Greece plans wider powers for the Hellenic Gaming Commission to target black market gambling
The Greek government has sent a bill to Parliament that would give the Hellenic Gaming Commission (EEEP) broader powers, more staff and a larger enforcement role against illegal gambling. For PSPs, the useful part is simple: the draft explicitly ties enforcement to payment channels, online accounts, domains and access restrictions.
- The bill is titled “Regulations for the Hellenic Gaming Commission (EEEP) and Improvements to the Gaming Framework,” and it is being pushed by the Ministry of Finance and National Economy as a primary objective. The proposals were published to the Greek Parliament this afternoon, which starts the legislative review process.
- At the beginning of 2026, Economic Minister Kyriakos Pierrakakis said Greece would fast track measures against illegal gambling, which he said was taking €1.6-to-€2bn out of the Greek economy and causing a direct state tax loss of €600m. He also said Greece would be the first European nation to design a specific legislative framework to combat illegal gambling as both a criminal and economic threat.
- The EEEP says 2024 data showed that 9.5% of the population, or around 799,000 citizens, had engaged with unlicensed gambling at least once. That is the core number here: a sizable share of the market is touching unlicensed supply, which is exactly the sort of leakage regulators and licensed operators tend to worry about.
- The regulator’s permanent workforce would rise from 80 to 110 positions, with new hires focused on information technology, cyber security, intelligence gathering, market analysis and enforcement.

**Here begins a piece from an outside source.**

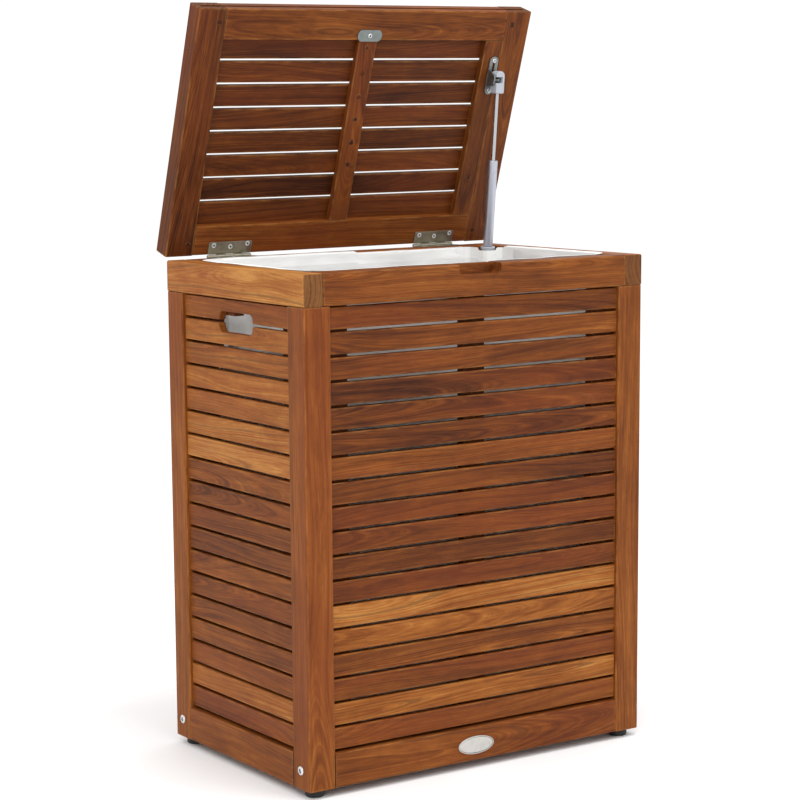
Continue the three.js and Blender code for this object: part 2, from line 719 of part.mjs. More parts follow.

In practice, that means a more specialised team to monitor websites, track payment channels and identify criminal networks operating outside Greece’s regulated market.

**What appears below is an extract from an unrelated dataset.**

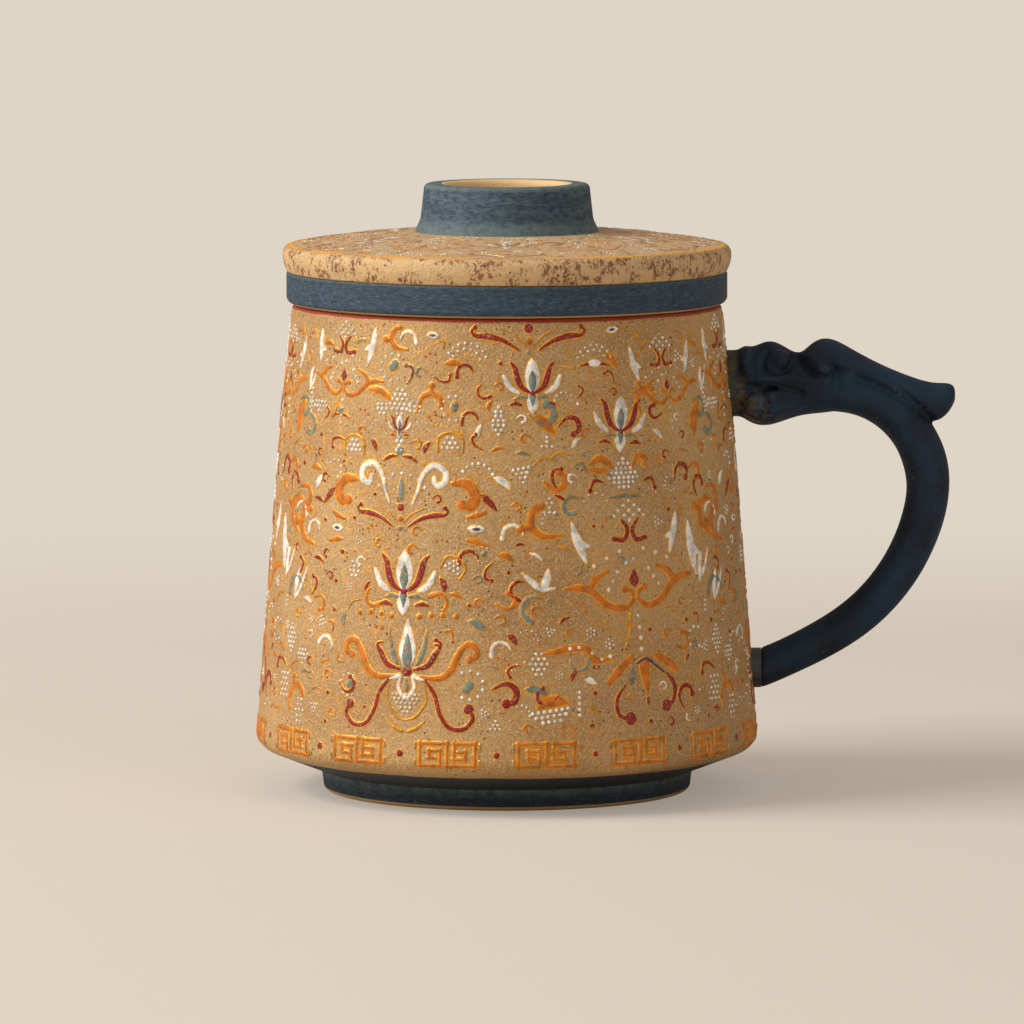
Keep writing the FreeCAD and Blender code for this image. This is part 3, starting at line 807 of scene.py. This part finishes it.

- The bill would also expand the EEEP’s powers to order the immediate removal of illegal gambling content, websites and associated online accounts, strengthen Greece’s blacklist of unlicensed operators, and add more controls over domain names and internet access restrictions. The Gaming Inspectors Corps would gain enhanced powers too, with inspectors granted the status of special investigative officer.
The other point worth noting for high-risk payment businesses is that the ministry is not treating this as a narrow gaming-policy tweak. The stated aim is a dedicated enforcement structure for transnational activity, and the bill explicitly links the regulator’s work to payment channels. For operators, that usually means closer scrutiny of acquiring, processing chains and the accounts sitting behind them.